New coffee shop hopes to spread positivity
Ranchos de Taos will be welcoming a new coffee shop, as Mountain Monk offers a spiritual spin on the traditional café.
A small storefront comfortably situated along NM 68, just north of the Ranchos Post Office, subtly advertises coffee on a small sign, a call to be heeded in the coming days as Mountain Monk settles into its new location. An open courtyard awaits summertime guests, while an earthy interior pays homage to the organic menu presented on a chalkboard. An assortment of seating arrangements populate the quaint space, which owner Lacy Archer envisions being a gathering place for community members.
The idea behind Mountain Monk is being what Archer calls the “third place” in the daily lives of many individuals. To her, people have their homes, their workspace and oftentimes a coffee shop as an intermediary stop. Archer hopes to use this space to spread positivity and environmental awareness to those who enter it, as well as, she added, promoting free thought among her customers.
“This business is a regenerative humanity coffee house,” Archer said, “which means that it’s here to create vitality for the community, to bring people together, to bring people back to center, to interweave communities, create more free-thinkers in the world — create a space that people can come to, and they can get new ideas.”
Mountain Monk began as an environmental sustainability project but grew into a coffee shop to fulfill what Archer views as a need for humanity. In addition to environmental awareness, Archer also hopes to educate consumers on veganism and vegetarianism, as all of their food options stem from these dietary modes. The establishment also charges a 25-cent “awareness tax” on all dairy milk, offering guests hemp milk and oat milk as regular substitutes.
Being a former yoga instructor has given Archer a unique perspective on owning a business.
“If somebody comes onto their [yoga] mat, you might be able to help them,” Archer said, “but also, if they’re coming onto their mat, they already are having a sense of self-realization and are on their path to being in wholeness. But it’s actually the greater population of humanity that really needs this healing, and they don’t even know what a yoga mat is. So, this third place is an interface with that greater population of humanity.”
Originally hailing from Durango, Col., Mountain Monk brings with it the “yum factor,” or a transferral of positive influences from the cook to the food, and from the food to the consumer.
“When we’re preparing a drink or food, we’re going so far over the top with this preparation,” Archer said. “Every single time we do it, we make it extra-special. When we do this, we make it so beautiful that we want it. This is the ‘Yum,’ right? You’re like, ‘Yum, I want this.’ Then we send that out. It’s what we’re cultivating inside. It’s what’s being planted in whatever it is we’re doing.”
She hopes that the yum factor will influence customers to go out and spread positivity wherever they go. It is through this culinary transmission of positivity that Archer seeks to make a difference in the world.

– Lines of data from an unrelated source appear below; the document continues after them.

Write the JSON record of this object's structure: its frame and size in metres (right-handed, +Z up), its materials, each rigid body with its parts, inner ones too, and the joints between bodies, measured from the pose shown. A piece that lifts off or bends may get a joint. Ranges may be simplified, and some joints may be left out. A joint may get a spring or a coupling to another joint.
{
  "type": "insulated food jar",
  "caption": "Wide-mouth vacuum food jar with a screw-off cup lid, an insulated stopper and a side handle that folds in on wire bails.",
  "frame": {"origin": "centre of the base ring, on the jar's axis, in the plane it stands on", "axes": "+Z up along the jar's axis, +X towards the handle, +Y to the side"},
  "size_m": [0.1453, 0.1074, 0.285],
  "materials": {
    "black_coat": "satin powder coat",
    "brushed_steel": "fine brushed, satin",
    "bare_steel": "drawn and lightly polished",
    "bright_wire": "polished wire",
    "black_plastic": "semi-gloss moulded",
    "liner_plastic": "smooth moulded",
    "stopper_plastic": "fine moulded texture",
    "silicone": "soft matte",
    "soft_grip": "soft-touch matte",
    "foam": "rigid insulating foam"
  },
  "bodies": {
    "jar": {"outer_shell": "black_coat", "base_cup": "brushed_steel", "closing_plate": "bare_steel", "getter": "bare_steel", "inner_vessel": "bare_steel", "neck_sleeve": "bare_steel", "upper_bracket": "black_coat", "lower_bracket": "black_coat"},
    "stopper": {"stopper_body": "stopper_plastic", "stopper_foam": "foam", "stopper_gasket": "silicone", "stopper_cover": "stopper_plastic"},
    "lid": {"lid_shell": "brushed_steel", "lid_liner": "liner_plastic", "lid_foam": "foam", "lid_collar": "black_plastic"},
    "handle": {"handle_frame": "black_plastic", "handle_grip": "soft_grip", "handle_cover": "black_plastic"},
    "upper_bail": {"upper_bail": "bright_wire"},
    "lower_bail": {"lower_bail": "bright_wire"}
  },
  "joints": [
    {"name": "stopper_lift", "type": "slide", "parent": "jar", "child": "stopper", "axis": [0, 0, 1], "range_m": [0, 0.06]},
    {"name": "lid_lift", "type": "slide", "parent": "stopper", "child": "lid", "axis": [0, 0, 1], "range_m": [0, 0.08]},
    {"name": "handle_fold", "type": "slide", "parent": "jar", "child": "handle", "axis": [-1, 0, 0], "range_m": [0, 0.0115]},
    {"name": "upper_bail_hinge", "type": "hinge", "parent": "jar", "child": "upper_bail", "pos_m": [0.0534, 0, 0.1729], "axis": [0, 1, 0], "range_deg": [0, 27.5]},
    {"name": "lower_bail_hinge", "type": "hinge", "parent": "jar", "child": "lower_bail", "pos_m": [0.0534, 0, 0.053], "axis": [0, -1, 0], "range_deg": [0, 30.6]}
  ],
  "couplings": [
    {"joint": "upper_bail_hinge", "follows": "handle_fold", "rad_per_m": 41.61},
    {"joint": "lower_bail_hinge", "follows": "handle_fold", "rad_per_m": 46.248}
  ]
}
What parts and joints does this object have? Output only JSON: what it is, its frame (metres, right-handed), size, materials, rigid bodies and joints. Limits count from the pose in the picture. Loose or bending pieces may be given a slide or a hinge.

Archer considers Mountain Monk to be a collaboration between her and the customers, noting that the shop will “become whatever the community wants it to become.” To improve this interface with the community, plenty of events will be held at the coffee shop, including live music and more private, ceremonial events.
Mountain Monk will be starting early, with their first event, a Wise Women’s Gathering, happening on April 16. This gathering seeks to encourage discussions surrounding femininity and mother earth, an important symbol for Archer and Mountain Monk. Archer will be hosting mentors from around the nation to come lead these discussions, while a local muralist will
conduct the collaborative creation of a mother-earth mural.
This event will also focus on clean water and its relation to the earth. Archer has high-tech water purification equipment, and hopes to improve that infrastructure later on.
“What happens when we host all these different events, and we collaborate with all these different communities,” Archer said, “is that it creates one central hub for people, for different communities, and when different communities come in and start to intermingle and intertwine, it creates more thought in the world, more free-thinkers.”
Archer closed the original location in Durango because it became too hectic, but she moved the business to Taos because she “wanted to come home.” When she was 22, Archer’s Winnebago broke down in Taos, and she ended up staying for a decade before moving on to Durango. However, Durango will not be without its Mountain Monk, as a new location will be opening there as a member of The Whole History Project, a multimedia art collective.